Menu
Libération
Jérusalem

Pour Ankara, l’occasion de damer le pion aux Saoudiens

Espérant rendre à son pays le rôle de leader fort du monde musulman, le président turc s’est lancé dans une vaste opération d’opposition diplomatique.
Le président turc Recep Tayyip Erdogan, le 5 décembre 2017 à Ankara. (Photo ADEM ALTAN. AFP)
publié le 7 décembre 2017 à 20h56

Aux avant-postes de la «fronde» diplomatique anti-Trump : la Turquie et son président, Recep Tayyip Erdogan. «Ô Trump, que fais-tu ?» s'est interrogé le chef de l'Etat turc. Une critique qui s'étend jusque dans les rues d'une quinzaine de villes turques où de petites manifestations ont été organisées mercredi soir, notamment devant l'ambassade américaine à Ankara et le consulat général à Istanbul. Et, fait rare dans le pays, les quatre partis politiques siégeant à l'Assemblée ont signé un texte commun dénonçant la décision de Washington.

«Action commune». Erdogan s'est lancé dans un marathon téléphonique avec ses homologues étrangers : Russie, France, Allemagne, Royaume-Uni, etc. Et même le pape François, Erdogan rappelant que Jérusalem était «aussi un sanctuaire pour les chrétiens». Le président turc a aussi convié les leaders du monde musulman à le rejoindre, mercredi prochain à Istanbul, pour une réunion spéciale de l'Organisation de coopération islamique (OCI), afin «d'organiser une action commune». Une démarche en réalité quasi obligatoire pour Ankara, qui assure actuellement la présidence tournante du groupe, mais qui donnera l'occasion au pouvoir d'améliorer l'image de la Turquie au sein de l'oumma, la communauté des croyants. Une opportunité également pour Erdogan, qui «aspire à ce rôle de leader fort et indépendant du monde musulman», explique le politologue Soli Özel. Une façon enfin de damer le pion à l'Arabie Saoudite, délégitimée par sa proximité avec les Etats-Unis et son rapprochement avec Israël. Pour autant, selon les observateurs, il ne faut pas attendre de déclarations chocs de l'OCI. «Il y aura un consensus sur une déclaration commune demandant aux Etats-Unis de revoir leur position. Mais des décisions plus contraignantes ne sont pas à l'agenda», estime l'ancien ambassadeur Ünal Çeviköz.

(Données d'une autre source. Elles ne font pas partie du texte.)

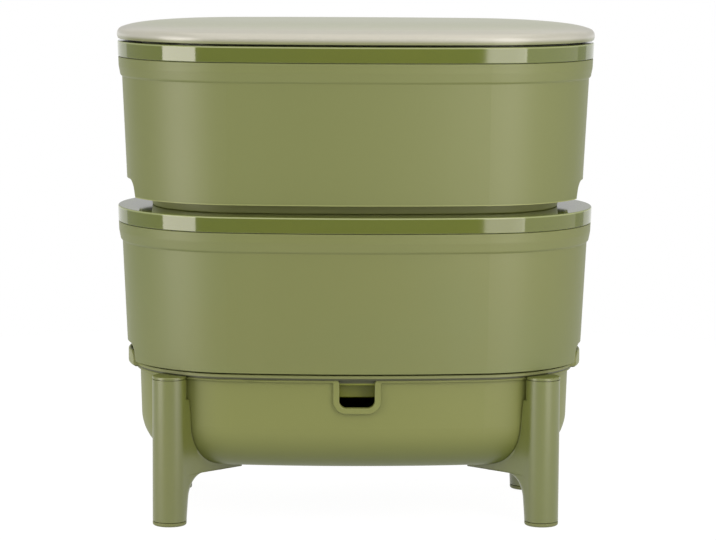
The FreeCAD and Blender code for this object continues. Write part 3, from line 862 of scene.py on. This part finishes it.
# Round floor: lit paper that shows the object's shadow, mixed with a plain white for the camera
def floorPiece():
    turn = np.linspace(0, 2 * math.pi, studio["floorSides"], endpoint=False)
    points = [(0.0, 0.0, 0.0)]
    points += [(studio["floorRadius"] * math.cos(a), studio["floorRadius"] * math.sin(a), 0.0) for a in turn]
    faces = [(0, 1 + i, 1 + (i + 1) % len(turn)) for i in range(len(turn))]
    mesh = bpy.data.meshes.new("floor")
    mesh.from_pydata(points, [], faces)
    floor = bpy.data.objects.new("floor", mesh)
    bpy.context.scene.collection.objects.link(floor)
    shader = Shader("floor_white")
    place = shader.place()
    tone = shader.noise(place, studio["toneScale"]).between(studio["toneFrom"], studio["toneTo"])
    paper = shader.blend(tone, studio["floorColour"], studio["floorShade"])
    lit = shader.node("BsdfDiffuse", {}, {"Color": paper})
    white = shader.node("Emission", {}, {"Color": (1, 1, 1, 1), "Strength": studio["floorGlow"]})
    camera = shader.node("LightPath", output="Is Camera Ray")
    glossy = shader.node("LightPath", output="Is Glossy Ray")
    share = (camera + glossy).limited() * studio["floorWhite"]
    mesh.materials.append(shader.finish(shader.node("MixShader", {}, {0: share, 1: lit, 2: white})))


floorPiece()
print("studio built")


# Camera at the photograph's viewing angle
view = {
    "distance": 3.104,
    "height": 0.639,
    "turn": 1.49,
    "pitch": 7.13,
    "roll": -0.33,
    "lens": 150.18,
    "sensor": 36.0,
    "shiftX": 0.0046,
    "clipEnd": 50.0,
}


def cameraPiece():
    turn = math.radians(view["turn"])
    pitch = math.radians(view["pitch"])
    roll = math.radians(view["roll"])
    forward = Vector((math.sin(turn) * math.cos(pitch), math.cos(turn) * math.cos(pitch), -math.sin(pitch)))
    right = Vector((math.cos(turn), -math.sin(turn), 0))
    up = Vector((math.sin(turn) * math.sin(pitch), math.cos(turn) * math.sin(pitch), math.cos(pitch)))
    across = right * math.cos(roll) - up * math.sin(roll)
    above = right * math.sin(roll) + up * math.cos(roll)
    camera = bpy.data.cameras.new("camera")
    camera.lens = view["lens"]
    camera.sensor_width = view["sensor"]
    camera.sensor_fit = "HORIZONTAL"
    camera.shift_x = view["shiftX"]
    camera.clip_end = view["clipEnd"]
    holder = bpy.data.objects.new("camera", camera)
    place = Vector((-view["distance"] * math.sin(turn), -view["distance"] * math.cos(turn), view["height"]))
    holder.matrix_world = Matrix.Translation(place) @ Matrix((across, above, -forward)).transposed().to_4x4()
    bpy.context.scene.collection.objects.link(holder)
    bpy.context.scene.camera = holder


cameraPiece()
bpy.context.scene.view_settings.view_transform = "Standard"
print("camera placed")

Plus tôt dans la semaine, Erdogan assurait que la décision de Trump pourrait avoir de lourdes conséquences. «Cela pourrait aller jusqu'à la rupture de nos relations diplomatiques avec Israël», avançait-il. Pour l'heure, l'hypothèse d'une nouvelle rupture des relations avec l'Etat hébreu, un an et demi seulement après leur dégel, semble peu probable. Depuis 2010 et l'abordage par les forces spéciales israéliennes d'une flottille humanitaire turque à destination de Gaza, qui avait fait dix morts, les relations bilatérales étaient suspendues. A l'été 2016, isolés régionalement et en recherche de nouveaux partenariats énergétiques, les deux pays avaient décidé de relancer leurs liens diplomatiques.

«Héritage». Malgré ce rapprochement, Erdogan multiplie régulièrement les critiques contre l'Etat hébreu, notamment sur la question des lieux saints à Jérusalem. En juillet, alors que des violences éclataient après l'installation de détecteurs de métaux aux abords de l'esplanade des Mosquées, il avait adjuré les Turcs de «protéger» le troisième lieu saint de l'islam. «Pour Erdogan, la Turquie, avec l'héritage de l'Empire ottoman, musulman, ancien maître des lieux saints, a toujours son mot à dire sur la situation à Jérusalem», estime Soli Özel. «Israël est un état souverain et Jérusalem est sa capitale. […] L'époque du sultan et de l'Empire ottoman est révolue », a pour sa part déclaré le ministre israélien des Transports et du Renseignement, Yisrael Katz.